Il convient cependant de distinguer les impacts en phase de travaux ou en phase d'exploitation : c'est en tout cas l'avis d'un confrère de Spyros Fifas, chercheur au sein du laboratoire Lemar. François Le Loch parle « d'un impact non négligeable » lors de l’installation d'une ferme d'éoliennes, du fait des remous des sédiments et de la remise en suspension de particules. Cependant, il évoque aussi un fait déjà établi dans les parcs du nord de l'Europe : le fouling. « Des espèces qui vont venir se fixer sur les pieds des éoliennes comme des moules ou des huîtres et qui vont constituer une biomasse importante ». Pouvant même devenir des réserves pour les poissons, surtout si la pêche est interdite dans ces zones. Ce qui ne sera pas le cas à Saint-Brieuc. Sans se positionner en faveur des parcs éoliens, François Le Loch se dit beaucoup plus inquiet de l'impact du changement climatique ou des micro-plastiques sur la biodiversité et la biomasse.

« Servis de caution »

Son de cloche un peu plus « prudent » pour France Nature Environnement. Pour commencer, l'association regrette de ne pas avoir été associée aux réflexions dès le démarrage du projet. « Saint-Brieuc, c'est un cas d’école », explique Denez L'Hostis, président d'honneur de l’association, qui ne souhaite cependant pas généraliser cette mauvaise expérience. Le comité scientifique du parc est d’ailleurs à l'arrêt suite à la démission de son président Yann Février(4). En cause : des dysfonctionnements qui auraient entraîné une démotivation des membres. « On a l'impression d'avoir servi de caution mais de ne pas avoir été réellement écoutés » complète Thomas Dubos, chargé de mission au Groupe mammalogique breton, lui même membre du comité scientifique. Selon le GMB, c’est pour les chiroptères (chauve-souris) que les inquiétudes sont les plus fortes : « dès lors que des chauve-souris viennent chasser à proximité d'éoliennes, il y a un risque de mortalité plus ou moins élevé en fonction des circonstances, mais qui peut même compromettre l’existence de certaines espèces. La noctule commune notamment. »

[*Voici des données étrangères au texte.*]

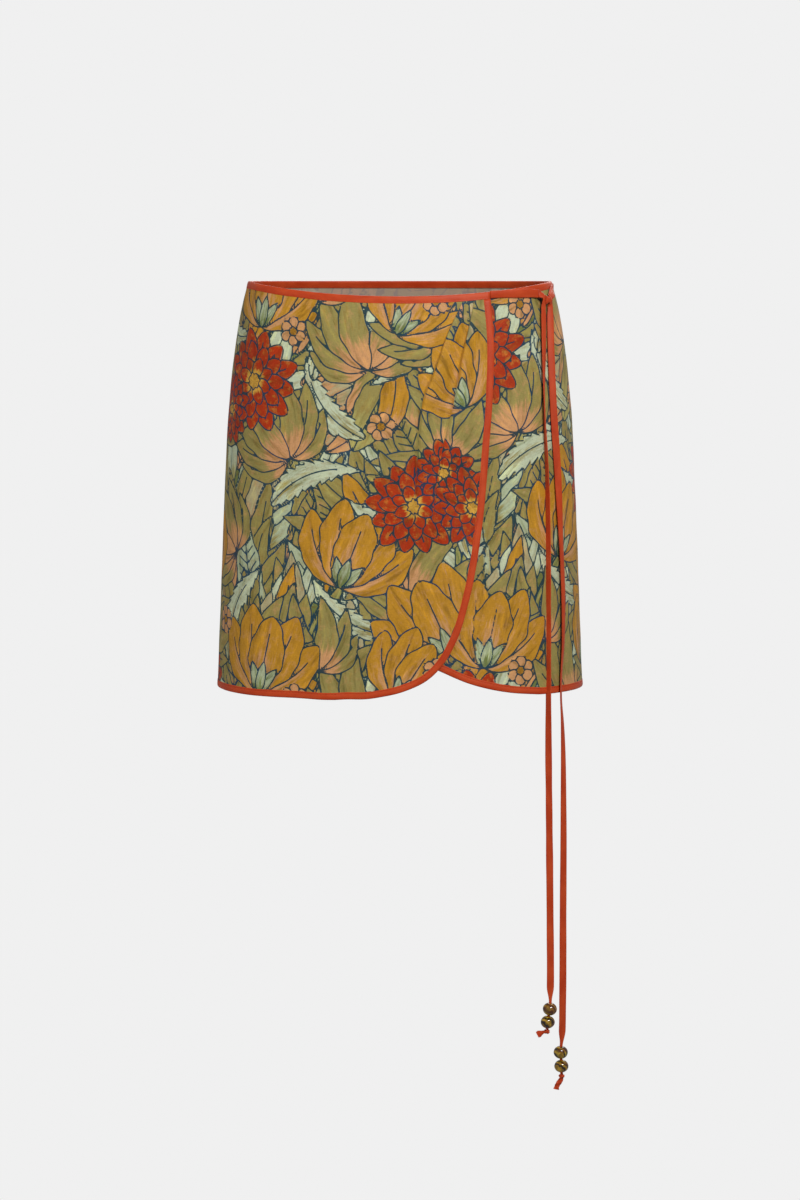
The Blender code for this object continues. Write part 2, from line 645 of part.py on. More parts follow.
def main():
    for thing in list(bpy.data.objects):
        bpy.data.objects.remove(thing, do_unlink=True)
    make_upper_front()
    make_lower_front()
    make_back()
    make_edge_binding("edge_binding_upper", UPPER_EDGE, -1, upper_front)
    make_edge_binding("edge_binding_lower", LOWER_EDGE, 1, lower_front)
    make_front_waist_binding("waist_binding_upper", UPPER_EDGE, -1, upper_front)
    make_front_waist_binding("waist_binding_lower", LOWER_EDGE, 1, lower_front)
    make_back_binding("waist_binding_back", 0, -1, BACK_WAIST_STATIONS)
    make_back_binding("hem_binding_back", -SKIRT_LENGTH, 1, BACK_HEM_STATIONS)
    make_laid_ties_and_knot()
    make_hanging_tie("front_tie", FRONT_TIE, FRONT_TIE_BEADS, FRONT_TAIL)
    make_hanging_tie("side_tie", SIDE_TIE, SIDE_TIE_BEADS, SIDE_TAIL)


main()
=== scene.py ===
# %% [markdown]
# # A short printed wrap skirt, dressed on its frame
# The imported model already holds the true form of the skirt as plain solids. This script gives it its looks: thin
# cloth with a painted print, folded bindings with their stitches, flat ties with a real knot, and stone beads.
# Sizes are written in millimetres and turned into metres where a mesh is made.

# %% Load the frame
import json
import math

import bmesh
import bpy
import numpy as np
from mathutils import Matrix, Vector
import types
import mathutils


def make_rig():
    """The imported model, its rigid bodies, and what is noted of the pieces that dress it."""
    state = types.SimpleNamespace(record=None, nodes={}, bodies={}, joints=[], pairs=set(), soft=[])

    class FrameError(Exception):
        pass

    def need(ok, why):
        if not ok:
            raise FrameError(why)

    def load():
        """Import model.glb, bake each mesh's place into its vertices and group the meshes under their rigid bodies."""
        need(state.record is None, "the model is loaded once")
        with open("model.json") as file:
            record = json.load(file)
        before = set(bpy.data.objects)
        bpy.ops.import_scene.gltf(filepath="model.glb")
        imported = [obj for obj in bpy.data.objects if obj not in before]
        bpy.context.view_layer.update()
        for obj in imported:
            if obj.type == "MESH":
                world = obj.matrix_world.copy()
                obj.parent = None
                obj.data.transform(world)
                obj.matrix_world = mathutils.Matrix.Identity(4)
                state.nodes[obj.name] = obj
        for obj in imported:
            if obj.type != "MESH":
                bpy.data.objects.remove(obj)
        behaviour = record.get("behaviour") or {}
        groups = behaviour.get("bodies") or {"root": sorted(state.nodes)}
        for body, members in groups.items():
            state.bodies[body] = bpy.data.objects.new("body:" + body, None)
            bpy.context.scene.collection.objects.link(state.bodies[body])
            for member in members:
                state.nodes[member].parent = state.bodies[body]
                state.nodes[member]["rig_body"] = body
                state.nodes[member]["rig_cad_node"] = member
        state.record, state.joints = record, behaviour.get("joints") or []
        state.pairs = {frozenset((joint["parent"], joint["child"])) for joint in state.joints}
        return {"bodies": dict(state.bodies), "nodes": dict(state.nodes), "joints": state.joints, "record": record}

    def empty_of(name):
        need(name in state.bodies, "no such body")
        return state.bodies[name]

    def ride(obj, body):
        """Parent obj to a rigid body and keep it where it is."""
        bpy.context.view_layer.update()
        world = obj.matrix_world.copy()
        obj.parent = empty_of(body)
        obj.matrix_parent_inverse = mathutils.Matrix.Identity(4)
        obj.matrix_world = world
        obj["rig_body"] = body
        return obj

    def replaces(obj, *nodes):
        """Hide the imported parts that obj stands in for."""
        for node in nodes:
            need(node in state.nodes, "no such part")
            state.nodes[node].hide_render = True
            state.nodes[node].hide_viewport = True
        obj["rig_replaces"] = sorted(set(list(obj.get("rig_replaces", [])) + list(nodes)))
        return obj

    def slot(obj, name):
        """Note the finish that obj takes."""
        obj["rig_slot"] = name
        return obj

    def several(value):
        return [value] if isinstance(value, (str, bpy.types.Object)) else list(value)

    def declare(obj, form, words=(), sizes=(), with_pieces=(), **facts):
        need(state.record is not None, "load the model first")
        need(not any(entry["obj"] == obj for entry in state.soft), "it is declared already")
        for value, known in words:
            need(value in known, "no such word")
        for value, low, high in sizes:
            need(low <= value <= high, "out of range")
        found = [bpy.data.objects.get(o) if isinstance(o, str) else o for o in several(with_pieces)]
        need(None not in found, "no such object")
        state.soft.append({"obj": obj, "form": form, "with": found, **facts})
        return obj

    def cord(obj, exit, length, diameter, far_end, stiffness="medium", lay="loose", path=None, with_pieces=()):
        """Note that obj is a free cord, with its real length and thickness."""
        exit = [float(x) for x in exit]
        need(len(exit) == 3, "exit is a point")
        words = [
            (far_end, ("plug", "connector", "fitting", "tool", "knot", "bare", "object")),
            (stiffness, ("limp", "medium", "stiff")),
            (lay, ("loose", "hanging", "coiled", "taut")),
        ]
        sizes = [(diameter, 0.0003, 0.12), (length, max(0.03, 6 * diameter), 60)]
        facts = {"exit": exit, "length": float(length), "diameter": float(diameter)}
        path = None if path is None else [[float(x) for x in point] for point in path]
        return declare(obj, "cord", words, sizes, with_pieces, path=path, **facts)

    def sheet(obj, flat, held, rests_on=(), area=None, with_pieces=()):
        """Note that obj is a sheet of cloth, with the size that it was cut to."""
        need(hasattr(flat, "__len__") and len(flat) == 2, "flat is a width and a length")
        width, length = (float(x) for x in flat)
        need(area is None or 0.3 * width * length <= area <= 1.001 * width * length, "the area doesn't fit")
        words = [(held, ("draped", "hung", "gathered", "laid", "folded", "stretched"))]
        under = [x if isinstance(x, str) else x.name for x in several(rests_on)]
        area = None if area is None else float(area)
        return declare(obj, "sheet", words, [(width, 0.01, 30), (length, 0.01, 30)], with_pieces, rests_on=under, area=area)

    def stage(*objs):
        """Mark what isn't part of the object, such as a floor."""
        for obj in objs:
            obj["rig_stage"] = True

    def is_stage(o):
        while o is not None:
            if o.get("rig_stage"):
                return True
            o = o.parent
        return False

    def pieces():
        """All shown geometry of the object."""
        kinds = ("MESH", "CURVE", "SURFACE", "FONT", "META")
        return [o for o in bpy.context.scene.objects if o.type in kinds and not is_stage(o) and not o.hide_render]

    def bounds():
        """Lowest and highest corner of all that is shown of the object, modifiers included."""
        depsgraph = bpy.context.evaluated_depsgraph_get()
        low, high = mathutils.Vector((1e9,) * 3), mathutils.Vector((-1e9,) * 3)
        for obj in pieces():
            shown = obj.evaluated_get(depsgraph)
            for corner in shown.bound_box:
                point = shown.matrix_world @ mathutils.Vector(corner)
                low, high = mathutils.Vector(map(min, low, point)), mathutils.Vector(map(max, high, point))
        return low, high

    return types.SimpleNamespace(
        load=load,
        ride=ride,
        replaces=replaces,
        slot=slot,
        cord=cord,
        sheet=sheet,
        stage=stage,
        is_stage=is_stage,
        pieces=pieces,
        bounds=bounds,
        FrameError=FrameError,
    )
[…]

Présent dès les débuts des réflexions autour du parc, le GMB dénonce une attitude d'écoute polie de la part d'Ailes Marines sans toutefois que ses propositions aient été prises en compte. « Le bridage préventif des éoliennes, c'est-à-dire la possibilité qu’elles s'arrêtent durant la période du passage migratoire, n'a pas pas été accepté. On s'assoit sur le principe de précaution », se désole Thomas Dubos.

Saint-Brieuc devait être le premier parc éolien offshore de France. Sa mise en service est programmée pour 2023 (5), mais déjà celui de Saint-Nazaire semble le devancer. De gros aléas de chantier sont survenus ces derniers mois : des têtes de forage cassées et deux pollutions à l'huile hydraulique. Pour sa première phase, 12 forages seulement sur les 186 (3 par éolienne) ont été réalisés. Ces incidents pourraient venir confirmer ce que certains prédisent : la durée des travaux va largement dépasser les 2 ans annoncés. Ajoutez à cela les actions judiciaires en cours, et vous avez là un projet qui, bien que toujours soutenu par la Région et l'État, a selon certains « du plomb dans l'aile ».

 

Notes :

 (1) https://www.ecologie.gouv.fr/lautorite-environnementale.

(2) À noter que la législation a dernièrement changé : désormais, c'est l'État qui assurera les études établissant l'état initial de référence. Les porteurs de projets retenus lors des appels d'offre devront alors racheter ces données pour établir leurs études d'impact.

(3) Mesures datant de 2012, 2013 et 2014, soit près de 8 ans !

(4) Chargé de mission au GEOCA – groupe d'études ornithologiques de Côte-d'Armor

(5) Reprise du chantier en mars 2022. Il a été interrompu, depuis le 31 octobre, le temps de la campagne de pêche de la coquille Saint-Jacques, et parce que les conditions hivernales ne permettent pas de poursuivre le chantier dans de bonnes conditions.